The government contends that federal law is controlling; but the trustee’s title is predicated on federal law, namely the Bankruptcy Act, 11 U.S.C.A. § 1 et seq. The trustee is in the most favored creditor’s position. The government will have full opportunity to file its claims and obtain an adjudication as to their rank and priority.

Although I have chosen to rest the decision of this case upon the grounds hereinbefore stated, I also believe that the contract with its amendments must be construed as a whole, and that, ascertaining the intent of the parties from the entire contract, title to all the personal property purchased by the contractor and upon which partial payments had been made did not ipso facto vest in the federal government, even after the amendment of August 6. I believe title would vest only after some affirmative action and constructive delivery of the property to the government, such as its being turned over to a designated transportation agency.
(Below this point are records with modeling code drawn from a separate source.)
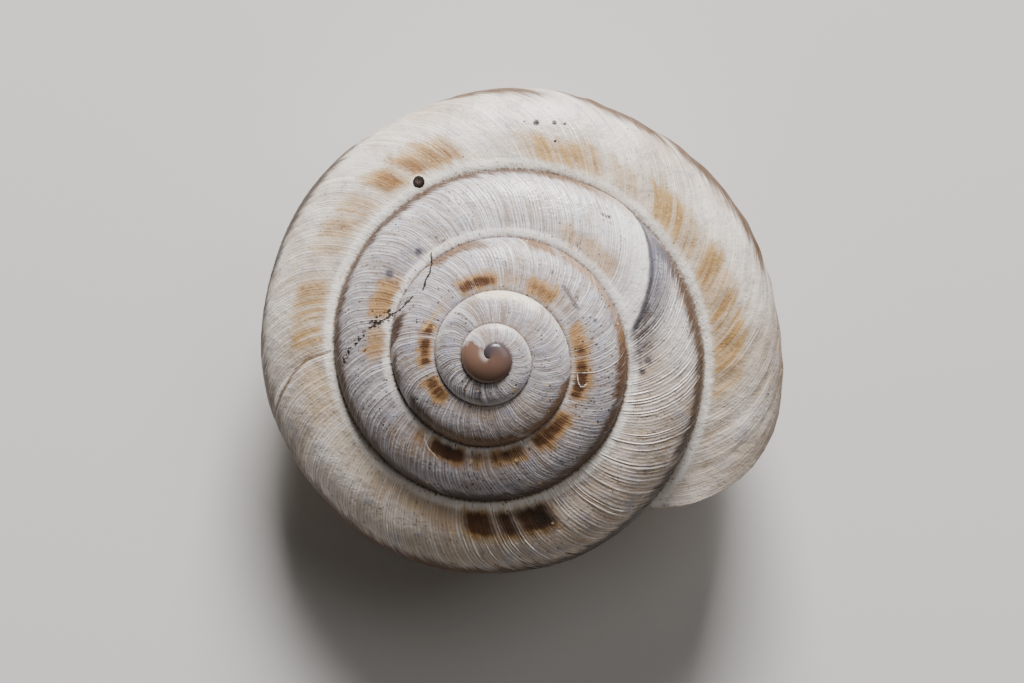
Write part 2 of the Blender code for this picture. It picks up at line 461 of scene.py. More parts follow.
for ring in range(HOLLOW_ROWS):
    for k in range(ring_size):
        add_face([ring_corner(ring, k), ring_corner(ring, k + 1),
                  ring_corner(ring + 1, k + 1), ring_corner(ring + 1, k)], INSIDE,
                 [(ring, k), (ring, k + 1), (ring + 1, k + 1), (ring + 1, k)])
for k in range(ring_size):
    growth, after = row_turns[last_row], (k + 1) % ring_size
    add_face([ring_corner(HOLLOW_ROWS, k), ring_corner(HOLLOW_ROWS, k + 1),
              (mouth[after], growth, ring_places[after]), (mouth[k], growth, ring_places[k])], INSIDE,
             [(HOLLOW_ROWS, k), (HOLLOW_ROWS, k + 1), (HOLLOW_ROWS + 1, k + 1), (HOLLOW_ROWS + 1, k)])
END_ROW = HOLLOW_ROWS + 8
END_BOW = 2.6
bow = END_BOW * np.sin(np.linspace(0, math.pi, ring_size))
add_face([ring_corner(0, k) for k in range(ring_size)][::-1], INSIDE,
         [(END_ROW + bow[k], k) for k in range(ring_size)][::-1])

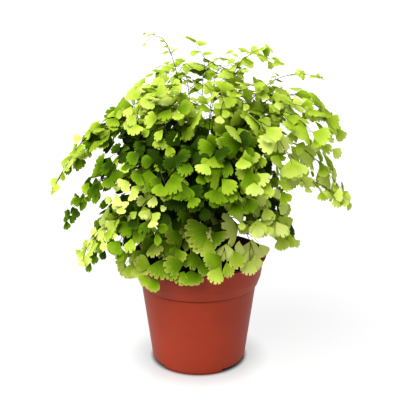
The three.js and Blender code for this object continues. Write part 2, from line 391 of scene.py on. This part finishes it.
def leaf_facing(point, azimuth, rng):
    """The way a leaflet's upper side turns: up to the light at the top, outward lower down."""
    jitter = Vector((rng.gauss(0, 1), rng.gauss(0, 1), rng.gauss(0, 1)))
    hang = hanging(point)
    facing = UP * (1 - 0.45 * hang) + outward(azimuth) * (0.3 + 0.6 * hang) + 0.7 * FRONT
    return (facing + 0.27 * jitter).normalized()


def add_pinna(stalks, blades, start, heading, length, kind_leaf, frond, rng):
    """A side branch with leaflets on both sides and one at its end."""
    azimuth, tone_with_painted_shade, blush = frond
    droop = Vector((0, 0, -1))
    hang = hanging(start)
    middle = start + heading * (0.5 * length)
    end = middle + (heading + (0.15 + 0.5 * hang) * droop).normalized() * (0.5 * length)
    path = Path([start, middle, end], samples=8)
    points = [path.at(i / PINNA_STEPS)[0] for i in range(PINNA_STEPS + 1)]
    radii = [0.26 - 0.14 * i / PINNA_STEPS for i in range(PINNA_STEPS + 1)]
    add_tube(stalks, points, radii, PINNA_SIDES)

    count = max(2, round(length / (LEAFLET_SPACING * kind_leaf)))
    for i in range(count):
        share = (i + 0.6) / (count - 0.4)
        last = i == count - 1
        point, tangent = path.at(share)
        across = leaf_facing(point, azimuth, rng).cross(tangent).normalized() * (1 if i % 2 else -1)
        opening = 0 if last else math.radians(rng.uniform(40, 62))
        direction = tangent * math.cos(opening) + across * math.sin(opening)
        direction = (direction + rng.uniform(-0.1, 0.2 + 0.5 * hang) * droop).normalized()
        size = kind_leaf * (1.08 - 0.34 * share) * rng.uniform(0.7, 1.16)
        stem = rng.uniform(0.1, 0.22) * size
        facing = leaf_facing(point, azimuth, rng)
        foot = point + (direction + 0.6 * facing) * stem
        if meets_pot(foot + direction * size):
            continue
        add_tube(stalks, [point, foot], [0.13, 0.1], 4)
        # Painted shade: the leaflet's green is darkened deep inside and low in the plant, where the
        # canopy above would shade it; rim leaflets keep their green.
        shade = tone_with_painted_shade + rng.gauss(0, 0.14) - 0.9 * canopy_painted_shade(point) * (1 - blush)
        add_leaflet(blades, foot, direction, facing, size, shade, blush, rng)


def make_frond(index, leaf_material, stalk_material):
    # The frond's listed green is partly painted shade and painted light, for where the frond sits in
    # the canopy.
    kind, azimuth, _, _, _, frond_tone_with_painted_shade = FRONDS[index]
    style = KINDS[kind]
    rng = Random(1000 + index)
    path = frond_path(index)
    stalks = Shape()
    blades = Shape("tone_with_painted_shade", "blush", "out", "turn")
    blush = 1.0 if kind == "rim" else 0.0

    points = [path.at(i / STALK_STEPS)[0] for i in range(STALK_STEPS + 1)]
    radii = [0.62 - 0.46 * (i / STALK_STEPS) ** 1.1 for i in range(STALK_STEPS + 1)]
    add_tube(stalks, points, radii, STALK_SIDES)

    for i in range(style["pinnae"]):
        in_leaf = i / style["pinnae"]
        share = style["bare"] + (1 - style["bare"]) * in_leaf
        point, tangent = path.at(share)
        side = 1 if i % 2 else -1
        angle = math.radians(68 - 30 * in_leaf + rng.uniform(-8, 8))
        heading = tangent * math.cos(angle) + sideways(azimuth) * (side * math.sin(angle))
        heading = (heading - 0.1 * UP + 0.2 * leaf_facing(point, azimuth, rng)).normalized()
        length = style["span"] * (1 - 0.5 * in_leaf) * rng.uniform(0.85, 1.1)
        leaf = style["leaf"] * (1 - 0.25 * in_leaf)
        frond = (azimuth, frond_tone_with_painted_shade, blush)
        add_pinna(stalks, blades, point, heading, length, leaf, frond, rng)
    point, tangent = path.at(1)
    facing = leaf_facing(point, azimuth, rng)
    add_leaflet(blades, point, tangent, facing, 0.6 * style["leaf"], frond_tone_with_painted_shade, blush, rng)

    name = f"frond_{index + 1:02d}"
    stalks.make(f"{name}_stalk", stalk_material, "stalk", name)
    blades.make(f"{name}_leaflets", leaf_material, "leaf", name)


# ---- Materials ----


def new_material(name):
    material = bpy.data.materials.new(name)
    material.use_nodes = True
    tree = material.node_tree
    tree.nodes.clear()
    return material, tree


def add_node(tree, kind, settings=None, **inputs):
    """A node with its settings, and its inputs set to values or linked to other sockets."""
    node = tree.nodes.new(kind)
    for key, value in (settings or {}).items():
        setattr(node, key, value)
    for key, value in inputs.items():
        socket = node.inputs[key.replace("_", " ")]
        if isinstance(value, bpy.types.NodeSocket):
            tree.links.new(value, socket)
        else:
            socket.default_value = value
    return node


def attribute(tree, name):
    return add_node(tree, "ShaderNodeAttribute", {"attribute_name": name}).outputs["Fac"]


def math_node(tree, operation, first, second=0.0, clamp=False):
    node = tree.nodes.new("ShaderNodeMath")
    node.operation = operation
    node.use_clamp = clamp
    for socket, value in zip(node.inputs, (first, second)):
        if isinstance(value, bpy.types.NodeSocket):
            tree.links.new(value, socket)
        else:
            socket.default_value = value
    return node.outputs[0]


def ramp(tree, factor, stops):
    """A colour ramp through (position, colour) stops."""
    node = add_node(tree, "ShaderNodeValToRGB", Fac=factor)
    elements = node.color_ramp.elements
    while len(elements) < len(stops):
        elements.new(0.5)
    for element, (position, colour) in zip(elements, stops):
        element.position = position
        element.color = (*colour, 1)
    return node.outputs["Color"]


def mix_colour(tree, factor, first, second, blend="MIX"):
    node = tree.nodes.new("ShaderNodeMix")
    node.data_type = "RGBA"
    node.blend_type = blend
    for name, value in (("Factor", factor), ("A", first), ("B", second)):
        socket = next(s for s in node.inputs if s.name == name and s.enabled)
        if isinstance(value, bpy.types.NodeSocket):
            tree.links.new(value, socket)
        else:
            socket.default_value = (*value, 1) if name != "Factor" else value
    return next(s for s in node.outputs if s.enabled)


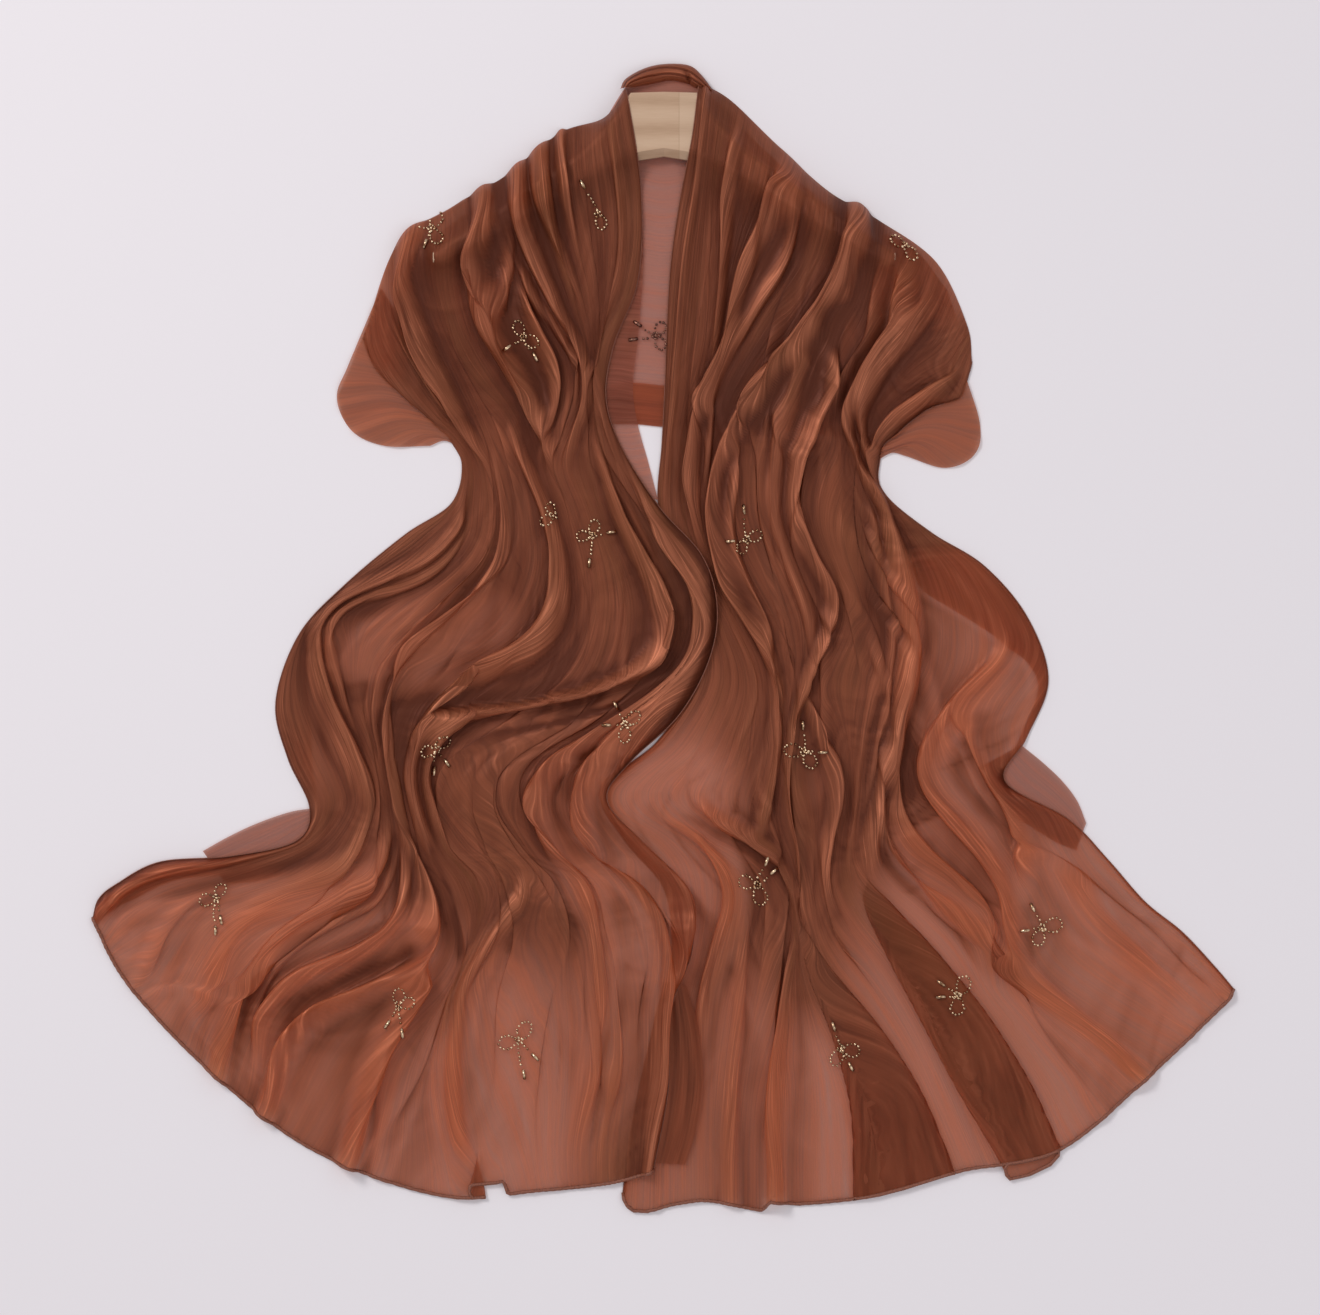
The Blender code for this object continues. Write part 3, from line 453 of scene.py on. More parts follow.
# Bows: name, place in plan steps, size, the angles of two loops, then an angle and length in
# millimetres for each of two tails. Angles are in degrees from the bow's own right, counted left round.
BOWS = (
    ("bow_01", (432, 229), 0.85, (60, 300), ((180, 9), (255, 5))),
    ("bow_02", (598, 214), 0.80, (290, None), ((110, 16), None)),
    ("bow_03", (524, 337), 0.80, (120, 330), ((230, 8), (285, 10))),
    ("bow_04", (656, 336), 0.74, (60, 300), ((160, 9), (200, 10))),
    ("bow_05", (904, 247), 0.76, (150, 310), (None, None)),
    ("bow_06", (553, 516), 0.66, (110, 215), (None, None)),
    ("bow_07", (592, 535), 0.80, (75, 185), ((272, 14), (352, 7))),
    ("bow_08", (747, 540), 0.84, (25, 235), ((107, 16), (200, 5))),
    ("bow_09", (437, 748), 0.78, (40, 200), ((250, 10), (290, 6))),
    ("bow_10", (626, 725), 0.90, (45, 262), ((165, 7), (120, 9))),
    ("bow_11", (804, 752), 0.92, (172, 305), ((78, 13), (15, 6))),
    ("bow_12", (757, 885), 1.00, (165, 285), ((82, 12), (27, 9))),
    ("bow_13", (217, 898), 0.82, (65, 190), ((287, 9), (252, 17))),
    ("bow_14", (400, 1005), 0.84, (90, 20), ((238, 9), (275, 13))),
    ("bow_15", (519, 1040), 1.05, (62, 190), ((318, 10), (264, 19))),
    ("bow_16", (841, 1048), 0.95, (350, 245), ((115, 10), (290, 8))),
    ("bow_17", (957, 995), 1.00, (60, 270), ((195, 5), (135, 8))),
    ("bow_18", (1042, 928), 0.95, (15, 250), ((105, 10), (175, 6))),
)
SHOWS_ITS_BACK = "bow_04"
BEAD_RADIUS = 0.00105
BEAD_STEP = 0.0030
KNOT_BEADS = 5
KNOT_RADIUS = 0.0024
TAIL_START = 0.0035
LOOP_LENGTH = 0.0165
LOOP_SPREAD = 1.75
BUGLE_LENGTH = 0.0080
BUGLE_RADIUS = 0.0014
BUGLE_RIM = 0.00042
BUGLE_SIDES = 10
BUGLE_GAP = 0.0010

# Flat pleats: their reach in columns, the sections over which they begin and the columns over which the
# edge of their double part fades. A pleat throws its columns by t - t ** 3, which turns back at
# PLEAT_BEND and reaches 1 / PLEAT_GAIN there.
PLEAT_REACH = 0.24
PLEAT_FADE = 0.8
PLEAT_EDGE = 0.04
PLEAT_BEND = 0.577
PLEAT_GAIN = 2.598

# The roll at the nape. Grooves are placed across it from -1 to 1, and the notch along it from 0 to 1.
NAPE_POINTS = (120, 40)
NAPE_HEIGHT = 0.0072
NAPE_GROOVES = (-0.4, 0.25)
GROOVE_WIDTH = 0.10
NOTCH_PLACE = 0.66
NOTCH_WIDTH = 0.030

# Streaks of the cloth, as changes in each metre across and along the threads.
FINE_STREAKS = (760, 16)
MIDDLE_STREAKS = (230, 8)
BROAD_STREAKS = (42, 4)
COLOUR_DRIFT = (17, 5)
# What each point of a sheet tells the cloth's material, each from 0 to 1: how much it is on a fold,
# where highlights are painted; how much shade is painted on it, in valleys, hollows and creases; and how
# much cloth lies bunched there, which makes it less see-through and adds painted shade.
STATES = ("fold", "painted_shade", "dense")
# The two boards of the hanger are glued a little right of the neck's middle.
GLUE_LINE_PLACE = 679
GLUE_LINE_WIDTH = 0.0005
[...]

The government argues that it was its money which purchased the property in question and therefore it deserves first consideration. While the government did furnish Read-York, Inc., with practically all of the money with which it started and operated its business, nevertheless such was advanced in the form of loans and Read-York, Inc., was required to pay 2%% interest on the unliquidated balance of advanced payments.

An order may be entered granting the request of the trustee in bankruptcy and denying the motion of the United States Government.